Mass Estimate: Approximately 3,800 to 4,000 lbs.
Signature: Identical to high-density non-ferrous metal (gold and silver bullion).
Structural Integrity: The stone lining appears intact, meaning the vault has successfully resisted water infiltration for seven centuries.
A “Breathing” Discovery
The team’s initial probe of the coordinates provided immediate physical confirmation. As the drill punctured the upper layers of the swamp, a series of rhythmic gas pulses rose to the surface—a phenomenon Marty Lagina described as “pressure equalizing.”

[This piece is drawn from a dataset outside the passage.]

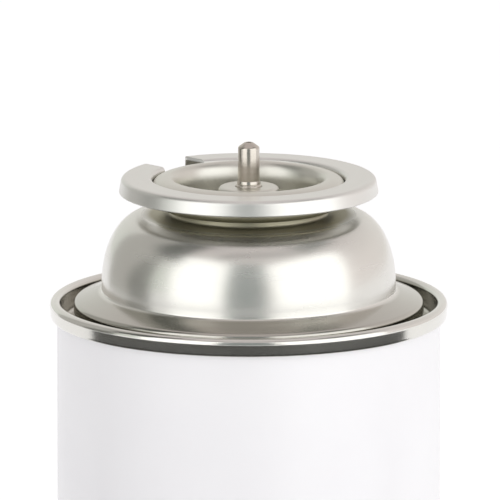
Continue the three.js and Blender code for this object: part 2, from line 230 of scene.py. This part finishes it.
room_shell()
soft_box("left_box", left_box_turn, left_box_width, left_box_power)
soft_box("right_box", right_box_turn, right_box_width, right_box_power)
dark_cards = [
    # Name, turns right of the camera and rises over the can's top in degrees, distance, colour, strength
    ("camera_gap", (-17, 14), (-13, 41), 0.9, (0.92, 1.0, 1.0), 0.34),
    ("over_gap", (-34, 50), (46, 56), 0.9, (1.0, 0.97, 0.96), 0.36),
    ("left_shade", (-140, -88), (-13, 58), 0.95, (1.0, 0.98, 0.94), 0.5),
    ("left_flag", (-108, -82), (-13, 30), 0.8, (1.0, 1.0, 0.94), 0.24),
    ("left_upper_flag", (-104, -64), (30, 70), 0.8, (0.95, 1.0, 0.94), 0.12),
    ("right_upper_flag", (60, 114), (46, 64), 0.8, (0.97, 1.0, 0.97), 0.3),
]
for dark_card in dark_cards:
    standing_card(*dark_card)
flag_turns = range(-floor_flag_spread, floor_flag_spread + 1, 10)
front_floor = [around(math.radians(t), 0, floor_flag_radius) for t in flag_turns]
card("floor_flag", [Vector((p.x, p.y, floor_flag_lift)) for p in front_floor], (1.0, 1.0, 0.95), 0.07)
bpy.context.scene.view_settings.view_transform = "Standard"

# Can wall
# A sheet of steel rolled into a tube and welded down the back, with white lacquer on the outside.
# Both its ends are flanged out and hooked into the double seams.
segments_round = 240
crease = math.radians(40)
wall_radius = 32.87
wall_sheet = 0.22
end_sheet = 0.38
seam_fit = 0.1
seam_height = 3.1
seam_corner = 0.85
can_height = 158.0
fill_top_depth = 5.4
body_hook_reach = 2.2
fill_clear = 0.3
merge_gap = 1e-5
wall_mid = wall_radius - wall_sheet / 2
chuck_wall = wall_radius - wall_sheet - seam_fit - end_sheet / 2
cover_hook = wall_radius + seam_fit + end_sheet / 2
body_hook = cover_hook + end_sheet / 2 + seam_fit + wall_sheet / 2
seam_wall = body_hook + wall_sheet / 2 + seam_fit + end_sheet / 2


def oval(centre, across, up, start, end, step=7.5):
    """Points along part of an ellipse in the plane of radius and height."""
    count = max(2, math.ceil(abs(end - start) / step))
    angles = [math.radians(start + (end - start) * i / count) for i in range(count + 1)]
    return [Vector((centre[0] + across * math.cos(a), centre[1] + up * math.sin(a))) for a in angles]


def bent(corners, step=11.25):
    """A line through corners (radius, height, bend), with each bend rounded off."""
    places = [Vector(c[:2]) for c in corners]
    bends = [c[2] if len(c) > 2 else 0 for c in corners]
    line = []
    for i, place in enumerate(places):
        if i in (0, len(places) - 1) or not bends[i]:
            line.append(place)
            continue
        back, ahead = places[i - 1] - place, places[i + 1] - place
        room = min(back.length * (0.5 if bends[i - 1] else 1), ahead.length * (0.5 if bends[i + 1] else 1))
        back.normalize()
        ahead.normalize()
        turn = math.pi - back.angle(ahead)
        reach = min(bends[i] * math.tan(turn / 2), room)
        radius = reach / math.tan(turn / 2)
        centre = place + (back + ahead).normalized() * math.hypot(reach, radius)
        start, end = place + back * reach - centre, place + ahead * reach - centre
        count = max(2, round(math.degrees(turn) / step))
        for k in range(count + 1):
            line.append(centre + start.slerp(end, k / count) * radius)
    return line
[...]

“It felt like we punctured a chamber that’s been locked for centuries,” Marty noted. This was followed by the scent of “ancient, oxygen-starved timber,” a tell-tale sign of the original 14th-century structural oak used by the builders.
The Verdict
For Rick Lagina, who has spent decades chasing the island’s secrets, the moment was one of overwhelming vindication. Culligan’s work has transformed the island from a landscape of chaotic “bad luck” into a coherent, brilliantly executed military strategy.
As the sun set over the swamp, Culligan placed a single red flag over the verified coordinates. The team is now preparing for a precision excavation of the “Portuguese-style” slope tunnel that leads directly to the vault’s stone door. If the data holds, the transition from legend to history is only 27 feet away.